Report all lines holding "degrees".

*****

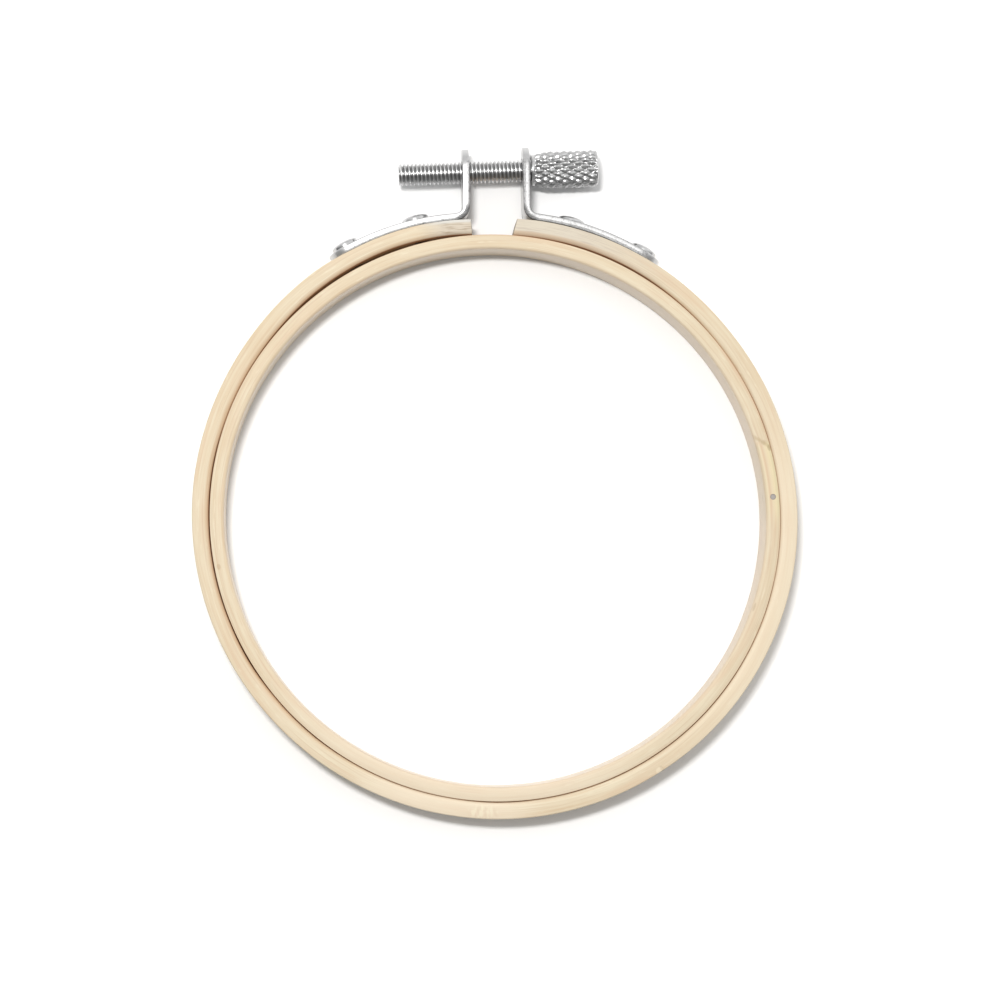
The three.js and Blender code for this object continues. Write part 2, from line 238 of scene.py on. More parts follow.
# %% Room
ROOM_TONES = [(0.0, 0.4), (0.16, 0.2), (0.36, 0.22), (0.47, 0.58), (0.62, 1.0), (1.0, 0.85)]
ROOM_LEVEL = 0.95
RIGHT_SIDE_GAIN = 1.35
world = bpy.data.worlds.new("studio")
bpy.context.scene.world = world
world.use_nodes = True
sky = world.node_tree
right, back, _ = axes_of(add_node(sky, "ShaderNodeTexCoord", output="Generated"))
tone = colour_ramp(fade(back, -1, 1, shape="LINEAR"), ROOM_TONES)
level = fade(right, 0, 0.8, ROOM_LEVEL, ROOM_LEVEL * RIGHT_SIDE_GAIN, "LINEAR")
set_inputs(sky.nodes["Background"], {"Color": tone, "Strength": level})
bpy.context.scene.view_settings.view_transform = "Standard"
print("room's nodes", len(sky.nodes))

# %% [markdown]
# ## The two rings' shape
#
# Each ring is a sawn strip of bamboo, steamed and bent round a drum, so neither is truly round.
# They are half a millimetre longer one way than the other. The outer ring is split at the top.
# It springs away from the inner one a little way from each of its ends, and its ends are
# shaved thinner where the brackets sit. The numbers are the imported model's own, in millimetres
# from the rings' centre, and angles run anticlockwise from +X.

# %% Sizes of the rings
INNER_RADIUS = 50.0
INNER_WALL = 2.55
CLOTH_GAP = 0.22
OUTER_WALL = 2.88
OUT_OF_ROUND = 0.27
LONG_AXIS = math.radians(153)
SPLIT = {-1: 4.27, 1: 3.0}  # from the middle plane to the left end and to the right end
CUT_SLANT = math.radians(11.5)
RIGHT_CUT_NEARER = 0.1
LEFT_LIFT, LEFT_LIFT_SPAN = 0.5, math.radians(62)
RIGHT_LIFT, RIGHT_LIFT_SPAN = 0.22, math.radians(52)
LEFT_SHAVE, RIGHT_SHAVE = 0.28, 0.12
SHAVE = math.radians(27), math.radians(38)  # whole until the first lean, gone at the second
QUARTER_TURN = math.pi / 2
FULL_TURN = 2 * math.pi
OUTER_BASE = INNER_RADIUS + CLOTH_GAP
LEFT_END = QUARTER_TURN + math.asin(SPLIT[-1] / OUTER_BASE)
RIGHT_END = QUARTER_TURN - math.asin((SPLIT[1] - RIGHT_CUT_NEARER) / OUTER_BASE)
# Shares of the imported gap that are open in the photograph, at angles in degrees.
SEAM = [
    (0, 0.08), (10, 0.06), (20, 0.3), (35, 0.06), (61, 0.5), (80, 0.0), (100, 0.86),
    (110, 0.76), (122, 0.42), (130, 0.38), (142, 0.0), (160, 0.28), (171, 0.8), (190, 0.78),
    (200, 0.58), (210, 0.86), (220, 0.4), (230, 0.48), (242, 0.28), (260, 0.16), (270, 0.56),
    (280, 0.38), (300, 0.52), (320, 0.47), (340, 0.24), (350, 0.08), (360, 0.08),
]
print("outer ring's ends in degrees", [round(math.degrees(a), 2) for a in (LEFT_END, RIGHT_END)])


# %% Shape of the rings
def smoothstep(value, low, high):
    share = min(max((value - low) / (high - low), 0), 1)
    return share * share * (3 - 2 * share)


def spring(from_end, span):
    """Nothing at either end of a span, and 1 a third of the way along it."""
    share = min((from_end % FULL_TURN) / span, 1)
    return 27 / 4 * share * (1 - share) ** 2


def inner_outside(angle):
    return INNER_RADIUS + OUT_OF_ROUND * math.cos(2 * (angle - LONG_AXIS))


def seam_share(angle):
    degrees = math.degrees(angle) % 360
    for (low, start), (high, end) in zip(SEAM, SEAM[1:]):
        if degrees <= high:
            return start + (end - start) * smoothstep(degrees, low, high)


def packed_inside(angle):
    lift = LEFT_LIFT * spring(angle - LEFT_END, LEFT_LIFT_SPAN)
    lift += RIGHT_LIFT * spring(RIGHT_END - angle, RIGHT_LIFT_SPAN)
    return inner_outside(angle) + CLOTH_GAP + lift


def outer_inside(angle):
    return packed_inside(angle) - CLOTH_GAP * (1 - seam_share(angle))


def wall_at(angle):
    left = 1 - smoothstep((angle - QUARTER_TURN) % FULL_TURN, *SHAVE)
    right = 1 - smoothstep((QUARTER_TURN - angle) % FULL_TURN, *SHAVE)
    return OUTER_WALL - LEFT_SHAVE * left - RIGHT_SHAVE * right


def outer_outside(angle):
    return packed_inside(angle) + wall_at(angle)


print("outer ring spans", round(2 * outer_outside(0), 2), "mm from left to right")


# %% Places round the rings
def from_centre(x, y, z):
    """A place in millimetres from the rings' centre, as metres in the model's frame."""
    return RING_CENTRE + Vector((x, y, z)) * MM


def from_polar(angle, radius, height):
    return from_centre(radius * math.cos(angle), radius * math.sin(angle), height)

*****

# [ANSWER TO THE TASK]
# Shares of the imported gap that are open in the photograph, at angles in degrees.
print("outer ring's ends in degrees", [round(math.degrees(a), 2) for a in (LEFT_END, RIGHT_END)])
    degrees = math.degrees(angle) % 360
        if degrees <= high:
            return start + (end - start) * smoothstep(degrees, low, high)